In 2019, Andrey sells his ownership stake in the company to Blackstone Investment Group. Later, Matthew Slate from Blackstone offers Whitney the position of CEO of Magic Lab, overseeing both Badoo and Bumble, making her the youngest woman to lead a publicly traded company. Whitney also actively advocates for the passage of Texas House Bill 2789, which defines the sending of unsolicited explicit images as a criminal offense.

==Production==
In March 2024, it was announced that a biographical drama film based on the life of Whitney Wolfe Herd, founder and former CEO of Bumble, was in development at 20th Century Studios. Rachel Lee Goldenberg had been hired to direct and co-write the screenplay, with Lily James cast in the lead role as Herd. In April, Myha'la and Jackson White joined the cast in undisclosed roles. In May, Dan Stevens and Ben Schnetzer joined the cast. In June, Pierson Fodé, Ian Colletti, Mary Neely, Ana Yi Puig, Aidan Laprete, Pedro Correa, and Coral Peña joined the cast. Principal photography began on May 15, 2024, in Los Angeles, and wrapped on July 9. Doug Emmett served as the cinematographer, and Julia Wong edited the film.

In September 2025, during an interview with CNBC, Wolfe Herd stated that she was not informed a film would be made of her life and career and was not involved in nor approved of its production, which she admitted she attempted to halt after she learned of its existence.

===Music===

By July 2025, Chanda Dancy had composed the score for the film.

==Release==
Swiped had its world premiere in the Gala Presentations section of the 2025 Toronto International Film Festival on September 9, 2025.' The film was released in the United States on Hulu by 20th Century Studios on September 19, 2025.

== Critical response ==
 Metacritic, which uses a weighted average, assigned the film a score of 42 out of 100, based on 14 critics, indicating "mixed or average" reviews.

Caroline Siede of The A.V. Club gave the film a B grade, writing, "Swipeds standard rise-and-fall structure suggests that even things that start out good can become corrupted over time. Yet in choosing to pause its story in 2019, before the myth of the girlboss truly crumbled in the 2020s, it ends on its simplest note. The decision makes Swiped a breezy, empowering watch—at least for those who find the idea of becoming a 'self-made billionaire' empowering. But the real revolution would be letting the subjects of female tech biopics remain as messy as the men." The Mary Sues Rachel Leishman said the film "isn't a perfect biopic and it isn't one of the more serious attempts at telling these stories but it is a fun and interesting look into how Bumble came to be."

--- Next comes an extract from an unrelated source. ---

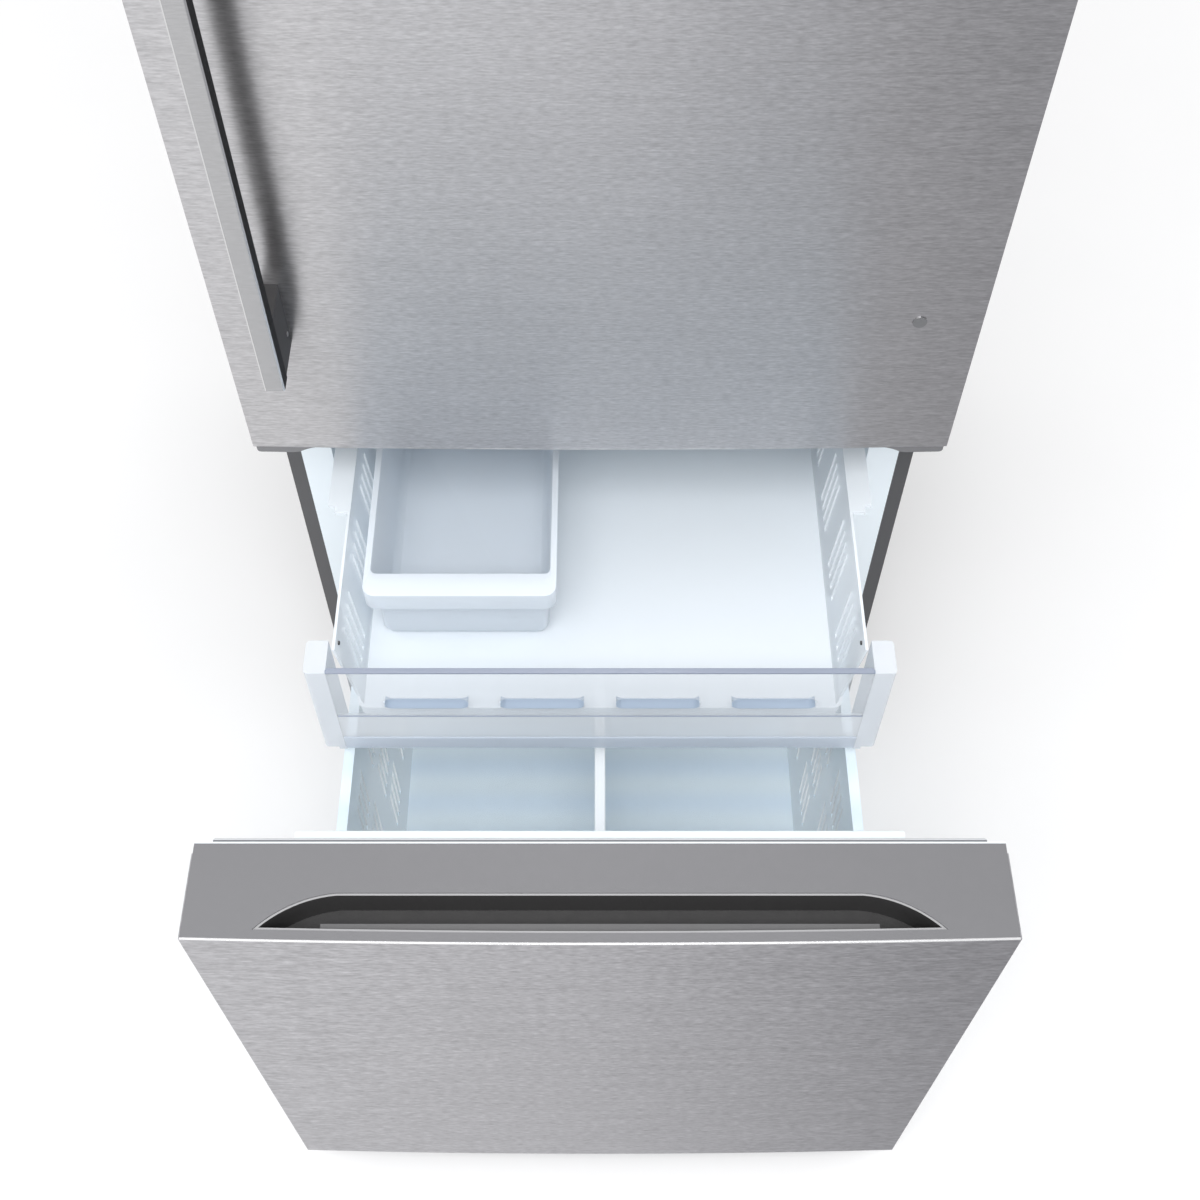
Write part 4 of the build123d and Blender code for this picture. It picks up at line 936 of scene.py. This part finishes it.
rib_ends = 0.001
rib_round = 0.0005
rib_sunk = 0.0002
foot_height = 0.024
edge_grey = finish(
    "edge_grey", (0.33, 0.37, 0.46), 0.2, grain=500.0, depth=0.03, dust=0.0, Alpha=0.92
)
foot_grey = finish(
    "foot_grey", (0.66, 0.73, 0.83), 0.2, grain=500.0, depth=0.03, dust=0.0, Alpha=0.6
)
front_low, front_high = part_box("tray_front_panel")
panel_height = front_high[2] - front_low[2]
ribs = (
    ("rail", 0.0022, -0.0008, 0.0055, 0.0008, edge_grey),
    ("line", 0.0945, 0.0932, rib_sunk, 0.0011, edge_grey),
    ("foot", panel_height, panel_height - foot_height, rib_sunk, 0.0020, foot_grey),
)
for label, drop_low, drop_high, back, proud, shade in ribs:
    low = (front_low[0] + rib_ends, front_low[1] - proud, front_high[2] - drop_low)
    high = (front_high[0] - rib_ends, front_low[1] + back, front_high[2] - drop_high)
    moulded_bar(f"panel_{label}", low, high, rib_round, shade, "tray")

# Vent sills: a shallow scoop behind the foot of each vent, moulded with the panel, that keeps
# small things from sliding out. Their grey blue is painted shade, for the shade seen through the
# vents.

vent_half = 0.048
vent_radius = 0.0105
vent_drop = 0.067
vent_pitch = 0.129
vent_count = 4
sill_depth = 0.013
sill_cut = 0.005
sill_wall = 0.0012
sill_inset = 0.0001
sill_start = 0.0003


def select_parts(piece, kind, wanted):
    """In edit mode, selects the points or edges whose ends all pass the test."""
    bpy.ops.mesh.select_mode(type=kind)
    bpy.ops.mesh.select_all(action="DESELECT")
    bpy.ops.object.mode_set(mode="OBJECT")
    points = piece.data.vertices
    if kind == "VERT":
        for point in points:
            point.select = wanted(point.co)
    else:
        for edge in piece.data.edges:
            edge.select = all(wanted(points[index].co) for index in edge.vertices)
    bpy.ops.object.mode_set(mode="EDIT")


def vent_sill(level):
    """Foot of a round-ended outline, drawn back from the panel and given its wall."""
    bpy.ops.object.select_all(action="DESELECT")
    bpy.ops.mesh.primitive_circle_add(
        vertices=32,
        radius=vent_radius - sill_inset,
        location=(0, front_low[1] + sill_start, level),
        rotation=(math.pi / 2, 0, 0),
    )
    sill = bpy.context.object
    bpy.ops.object.transform_apply(location=True, rotation=True, scale=True)
    bpy.ops.object.mode_set(mode="EDIT")
    for side in (-1, 1):
        select_parts(sill, "VERT", lambda point: point.x * side > slack)
        bpy.ops.transform.translate(value=(side * (vent_half - vent_radius), 0, 0))
    select_parts(sill, "VERT", lambda point: point.z > level - sill_cut)
    bpy.ops.mesh.delete(type="VERT")
    bpy.ops.mesh.select_mode(type="EDGE")
    bpy.ops.mesh.select_all(action="SELECT")
    bpy.ops.mesh.extrude_edges_move(TRANSFORM_OT_translate={"value": (0, sill_depth, 0)})
    bpy.ops.object.mode_set(mode="OBJECT")
    wall = sill.modifiers.new("wall", "SOLIDIFY")
    wall.thickness = sill_wall
    wall.offset = 0.0
    bpy.ops.object.modifier_apply(modifier=wall.name)
    return sill


# Painted shade: the sills' darker grey blue.
sill_shade_blue = finish("sill_shade_blue", (0.35, 0.43, 0.54), 0.36, grain=900.0, depth=0.03, dust=0.0)
pattern = vent_sill(front_high[2] - vent_drop)
for count in range(vent_count):
    across = (count - (vent_count - 1) / 2) * vent_pitch
    sill = copy_to(pattern, f"vent_sill_{count}", (across, 0, 0))
    settle(sill, sill_shade_blue, "tray", smooth=40.0)
bpy.data.meshes.remove(pattern.data)

# Tray pegs: small dark pins through the tub's sides near the front, which the panel's end caps
# hook on. They are moulded plastic, pushed in from outside.

peg_radius = 0.0024
peg_half = 0.2835
peg_back = 0.030
peg_rise = 0.006
pattern = screw_head(20, peg_radius, pan_height, pan_profile)
for side, label in ((-1, "left"), (1, "right")):
    place = (side * peg_half, front_high[1] + peg_back, front_high[2] + peg_rise)
    peg = copy_to(pattern, f"tray_peg_{label}", place, (0, -side * math.pi / 2, 0))
    settle(peg, black_plastic, "tray")
bpy.data.meshes.remove(pattern.data)

# Ice bin: thin milky plastic with rounded corners, drawn in towards its floor. Its flat rim is
# wide at the front and turns down there into a lip to lift it by.

bin_wall = 0.0025
bin_corner = 0.014
bin_round = 0.0007
bin_lean = 0.016
rim_side = 0.007
rim_front = 0.030
mouth_step = (0.004, 0.0012)
bin_draft = 0.0056
floor_steps = ((0.008, 0.0035), (0.006, 0.0065))
mouth_pick = (0.02, 0.06)
lip_pick = (0.0005, 0.001)
lip_folds = ((0, 0.0006, -0.027), (0, 0.002, -0.003))
bin_white = finish(
    "bin_white",
    (0.83, 0.895, 0.965),
    0.36,
    grain=900.0,
    depth=0.02,
    tone=0.02,
    dust=0.0,
    Alpha=0.8,
    Specular_IOR_Level=0.3,
)


def make_ice_bin():
    """Bin from its rim's outline: inset to the mouth, drawn down in steps, its lip folded."""
    low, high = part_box("ice_bin")
    top = high[2]
    middle = ((low[0] + high[0]) / 2, (low[1] + high[1]) / 2, top)
    bpy.ops.object.select_all(action="DESELECT")
    bpy.ops.mesh.primitive_plane_add(size=1, location=middle)
    piece = bpy.context.object
    piece.name = "ice_bin_shell"
    piece.scale = (high[0] - low[0], high[1] - low[1], 1)
    bpy.ops.object.transform_apply(location=True, rotation=True, scale=True)
    bpy.ops.object.mode_set(mode="EDIT")
    bpy.ops.mesh.select_all(action="SELECT")
    bpy.ops.mesh.bevel(offset=bin_corner, segments=6, affect="VERTICES")
    bpy.ops.mesh.select_all(action="SELECT")
    bpy.ops.mesh.inset(thickness=rim_side)
    mouth_half = high[0] - rim_side + slack - middle[0]
    mouth_front = low[1] + rim_side - slack
    select_parts(
        piece,
        "VERT",
        lambda point: mouth_front < point.y < middle[1]
        and abs(point.x - middle[0]) < mouth_half,
    )
    bpy.ops.transform.translate(value=(0, rim_front - rim_side, 0))
    select_faces(
        piece,
        lambda centre, normal: abs(centre.x - middle[0]) < mouth_pick[0]
        and abs(centre.y - middle[1]) < mouth_pick[1],
    )
    depth = top - low[2] - bin_wall
    centre = (middle[0], middle[1] + (rim_front - rim_side) / 2, top)
    width = high[0] - low[0] - 2 * rim_side
    length = high[1] - rim_side + slack - low[1] - rim_front
    wall_drop = depth - mouth_step[0] - sum(drop for drop, inwards in floor_steps)
    for drop, inwards in (mouth_step, (wall_drop, bin_draft), *floor_steps):
        bpy.ops.mesh.extrude_region_move(TRANSFORM_OT_translate={"value": (0, 0, -drop)})
        shrink = (1 - 2 * inwards / width, 1 - 2 * inwards / length, 1)
        bpy.ops.transform.resize(value=shrink, center_override=centre)
        bpy.ops.transform.translate(value=(0, -bin_lean * drop / depth, 0))
    lip_back, lip_low = low[1] + bin_corner + lip_pick[0], top - lip_pick[1]
    select_parts(piece, "EDGE", lambda point: point.y < lip_back and point.z > lip_low)
    for fold in lip_folds:
        bpy.ops.mesh.extrude_edges_move(TRANSFORM_OT_translate={"value": fold})
    bpy.ops.mesh.select_all(action="SELECT")
    bpy.ops.mesh.normals_make_consistent(inside=False)
    bpy.ops.object.mode_set(mode="OBJECT")
    return piece


bin_piece = make_ice_bin()
rim_face = max(bin_piece.data.polygons, key=lambda face: face.center.z)
if rim_face.normal.z < 0:
    bpy.ops.object.mode_set(mode="EDIT")
    bpy.ops.mesh.flip_normals()
    bpy.ops.object.mode_set(mode="OBJECT")
for kind, values in (
    ("SOLIDIFY", {"thickness": bin_wall, "offset": -1.0, "use_quality_normals": True}),
    ("BEVEL", {"width": bin_round, "segments": 2, "limit_method": "ANGLE"}),
):
    change = bin_piece.modifiers.new(kind.lower(), kind)
    for key, value in values.items():
        setattr(change, key, value)
    bpy.ops.object.modifier_apply(modifier=change.name)
settle(bin_piece, bin_white, "ice_bin", smooth=25.0)
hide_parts("ice_bin")

# Cooling system: a sealed black compressor, finned coils of aluminium on tube, and dark fan
# motors. They sit in the bay at the back and behind the white cover in the freezer.

compressor_black = finish(
    "compressor_black",
    (0.018, 0.018, 0.019),
    0.3,
    grain=250.0,
    depth=0.12,
    dust=0.5,
    Coat_Weight=0.3,
)
dress(compressor_black, "compressor")
fin_metal = finish(
    "fin_metal", (0.62, 0.63, 0.64), 0.34, grain=700.0, depth=0.1, dust=0.15, Metallic=1.0
)
dress(fin_metal, "condenser", "evaporator")
dress(black_plastic, "fan_motors", "condenser_fan", "drain_pan")

# Studio: a pale floor that takes the shadow, soft lamps and an even sky. Metal and glass see the
# studio fall off from white on the left to grey on the right, as a lamp on one side leaves it.

white = (1.0, 1.0, 1.0)
studio_right = (0.43, 0.43, 0.445)
floor_reach = 0.9
sky_reach = 0.7
floor_size = 30
lamp_aim = (0, -0.4, 0.4)
lamps = (
    ("key_lamp", (-0.8, -1.75, 3.2), 1.2, 21),
    ("front_lamp", (0.15, -1.6, 3.0), 0.9, 25),
)


def mirrored_tone(tree, across, reach):
    """Grey from white on the left to the studio's right, for what metal and glass see."""
    span = tree.nodes.new("ShaderNodeMapRange")
    span.interpolation_type = "SMOOTHSTEP"
    span.inputs["From Min"].default_value = -reach
    span.inputs["From Max"].default_value = reach
    tree.links.new(across, span.inputs["Value"])
    return blend_colours(tree, span.outputs[0], white, studio_right)


stage_floor = finish(
    "studio_floor", (0.95, 0.95, 0.955), 0.6, grain=20.0, depth=0.0, tone=0.01, dust=0.0
)
tree = stage_floor.node_tree
glow = tree.nodes.new("ShaderNodeEmission")
tree.links.new(mirrored_tone(tree, place_of(tree)["X"], floor_reach), glow.inputs["Color"])
ray = tree.nodes.new("ShaderNodeLightPath")
choice = tree.nodes.new("ShaderNodeMixShader")
tree.links.new(ray.outputs["Is Glossy Ray"], choice.inputs["Fac"])
tree.links.new(tree.nodes["Principled BSDF"].outputs[0], choice.inputs[1])
tree.links.new(glow.outputs[0], choice.inputs[2])
tree.links.new(choice.outputs[0], tree.nodes["Material Output"].inputs["Surface"])
bpy.ops.object.select_all(action="DESELECT")
bpy.ops.mesh.primitive_plane_add(size=floor_size, location=(0, 0, 0))
floor = bpy.context.object
floor.name = "studio_floor"
floor.data.materials.append(stage_floor)

world = bpy.data.worlds.new("studio_sky")
bpy.context.scene.world = world
world.use_nodes = True
tree = world.node_tree
ray = tree.nodes.new("ShaderNodeLightPath")
where = tree.nodes.new("ShaderNodeTexCoord").outputs["Generated"]
tone = mirrored_tone(tree, axes(tree, where)["X"], sky_reach)
seen = blend_colours(tree, ray.outputs["Is Glossy Ray"], white, tone)
tree.links.new(seen, tree.nodes["Background"].inputs["Color"])


def soft_lamp(name, place, size, power):
    """Large square lamp that points at the open drawer."""
    light = bpy.data.lights.new(name, "AREA")
    light.shape = "SQUARE"
    light.size = size
    light.energy = power
    lamp = bpy.data.objects.new(name, light)
    bpy.context.scene.collection.objects.link(lamp)
    lamp.location = place
    way = [a - b for a, b in zip(lamp_aim, place)]
    tilt = math.pi / 2 + math.atan2(way[2], math.hypot(way[0], way[1]))
    lamp.rotation_euler = (tilt, 0, math.atan2(way[1], way[0]) - math.pi / 2)


for name, place, size, power in lamps:
    soft_lamp(name, place, size, power)

# Camera: above and in front of the refrigerator, looking down past the door into the open
# drawer through a normal lens.

camera_place = (0, -1.2075, 2.085)
camera_down = 56.15

camera_data = bpy.data.cameras.new("photo_camera")
camera_data.sensor_width = 36
camera_data.lens = 45.73
camera = bpy.data.objects.new("photo_camera", camera_data)
bpy.context.scene.collection.objects.link(camera)
camera.location = camera_place
camera.rotation_euler = (math.radians(90 - camera_down), 0, 0)
bpy.context.scene.camera = camera
bpy.context.scene.view_settings.view_transform = "Standard"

Clarisse Loughrey of The Independent was more critical, giving the film 2/5 stars. She wrote, "There's a deliberate unseriousness to Swiped, from Dan Stevens's vaguely absurd Russian accent and indie boy fringe as Andreev, to the depiction of 2010s culture as all playground slides in the office and black tights with sneakers." Kevin Maher of The Times also gave it 2/5 stars, writing, "Moments like these, smartly sold by James in charismatic form, would be catnip for subversive film-makers such as Emerald Fennell or Greta Gerwig. But the director and co-writer Rachel Lee Goldenberg (Unpregnant) never fully attacks and instead shifts skittishly between a Devil Wears Prada-style you-go-girl success story and the tougher darker film that occasionally emerges." John Lui of The Straits Times also gave it 2/5 stars, saying, "[Whitney Wolfe Herd] is alive, rich and armed with lawyers, so this portrait is devoid of juice. There is almost nothing here about her psychological make-up, which tends to be the most interesting thing about studies of self-made millionaires."